Aber auch die großen Plattformen wie YouTube könnten vor einigen Herausforderungen stehen. Denn „wirksame Inhaltserkennungstechniken“, wie sie laut Artikel 13 gefordert werden, verursachen hohe Kosten und eine umfangreiche Weiterentwicklung der aktuellen Filtermechanismen.

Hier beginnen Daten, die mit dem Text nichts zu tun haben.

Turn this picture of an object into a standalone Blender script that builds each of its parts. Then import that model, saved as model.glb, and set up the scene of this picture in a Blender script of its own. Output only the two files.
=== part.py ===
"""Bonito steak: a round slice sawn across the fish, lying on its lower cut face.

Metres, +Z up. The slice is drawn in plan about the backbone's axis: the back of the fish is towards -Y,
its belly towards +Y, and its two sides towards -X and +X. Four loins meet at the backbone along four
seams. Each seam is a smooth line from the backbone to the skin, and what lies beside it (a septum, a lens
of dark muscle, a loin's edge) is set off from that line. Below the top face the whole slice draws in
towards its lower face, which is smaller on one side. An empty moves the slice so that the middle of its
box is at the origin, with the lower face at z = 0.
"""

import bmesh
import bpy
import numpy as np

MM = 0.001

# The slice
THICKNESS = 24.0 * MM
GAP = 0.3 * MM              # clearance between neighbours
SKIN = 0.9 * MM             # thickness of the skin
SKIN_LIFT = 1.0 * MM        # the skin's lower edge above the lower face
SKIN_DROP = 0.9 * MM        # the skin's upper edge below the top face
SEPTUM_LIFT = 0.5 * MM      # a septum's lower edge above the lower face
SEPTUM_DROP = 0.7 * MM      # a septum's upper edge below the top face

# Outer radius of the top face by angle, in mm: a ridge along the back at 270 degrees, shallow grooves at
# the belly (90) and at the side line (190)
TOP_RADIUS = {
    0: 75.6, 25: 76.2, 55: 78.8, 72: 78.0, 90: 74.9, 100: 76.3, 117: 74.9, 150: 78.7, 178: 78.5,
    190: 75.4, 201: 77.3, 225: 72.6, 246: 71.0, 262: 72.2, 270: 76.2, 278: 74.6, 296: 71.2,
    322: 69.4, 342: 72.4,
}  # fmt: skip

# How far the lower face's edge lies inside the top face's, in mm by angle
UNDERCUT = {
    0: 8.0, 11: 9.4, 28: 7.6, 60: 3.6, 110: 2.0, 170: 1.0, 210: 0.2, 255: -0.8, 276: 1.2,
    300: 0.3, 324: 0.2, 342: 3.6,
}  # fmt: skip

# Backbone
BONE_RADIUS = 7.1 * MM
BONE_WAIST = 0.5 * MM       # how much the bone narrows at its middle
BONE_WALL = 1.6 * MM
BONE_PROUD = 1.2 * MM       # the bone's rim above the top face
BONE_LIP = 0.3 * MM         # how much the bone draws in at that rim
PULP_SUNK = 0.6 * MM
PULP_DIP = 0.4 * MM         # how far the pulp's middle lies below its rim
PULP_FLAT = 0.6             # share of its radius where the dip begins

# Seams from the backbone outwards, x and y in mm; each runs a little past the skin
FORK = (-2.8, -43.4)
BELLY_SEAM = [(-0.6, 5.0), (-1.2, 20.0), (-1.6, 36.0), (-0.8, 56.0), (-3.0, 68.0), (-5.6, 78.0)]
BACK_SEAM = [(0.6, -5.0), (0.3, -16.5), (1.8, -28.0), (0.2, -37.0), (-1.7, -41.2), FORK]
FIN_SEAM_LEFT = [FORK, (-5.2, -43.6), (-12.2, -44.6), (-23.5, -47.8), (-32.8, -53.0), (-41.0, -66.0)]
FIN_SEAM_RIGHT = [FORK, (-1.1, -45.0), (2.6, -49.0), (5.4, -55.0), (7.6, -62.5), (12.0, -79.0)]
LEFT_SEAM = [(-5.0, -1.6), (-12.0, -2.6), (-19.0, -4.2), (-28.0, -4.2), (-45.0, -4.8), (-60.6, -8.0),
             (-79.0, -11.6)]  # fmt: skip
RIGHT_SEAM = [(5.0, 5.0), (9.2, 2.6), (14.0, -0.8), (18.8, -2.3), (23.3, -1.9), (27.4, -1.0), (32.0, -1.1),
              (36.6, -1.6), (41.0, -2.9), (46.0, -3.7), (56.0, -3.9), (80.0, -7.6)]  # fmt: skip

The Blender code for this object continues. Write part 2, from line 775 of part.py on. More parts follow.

Und auch die User sehen vor allem ein großes Problem: Die Upload-Filter könnten auch Inhalte mit satirischem Hintergrund blockieren, die an sich gar nicht gegen das Urheberrecht verstoßen. Viele Content-Ersteller und aktive Nutzer fürchten deshalb eine starke Einschränkung der Presse- und Meinungsfreiheit und protestieren gegen die Änderungen. Es wird sogar von einer Vorabzensur gesprochen. Netzaktivisten kritisieren auch die mögliche Fehleranfälligkeit einer maschinellen Lösung, da eine falsche Einschätzung sofort zu einer Sperre der Inhalte führen könnte.
Wie groß die Bedenken der Bevölkerung sind, zeigt wohl auch die Zahl der User, die sich in einer Onlinepetition gegen die neuen Regelungen ausgesprochen haben. Derzeit unterzeichneten dort knapp fünf Millionen Personen.
Trotz umfangreicher Kritik wurde der endgültige Text der Richtlinie beschlossen. In gut einem Monat wird sich zeigen, wie sich die 751 Mitglieder des Europäischen Parlaments in der Plenarsitzung in Straßburg entscheiden.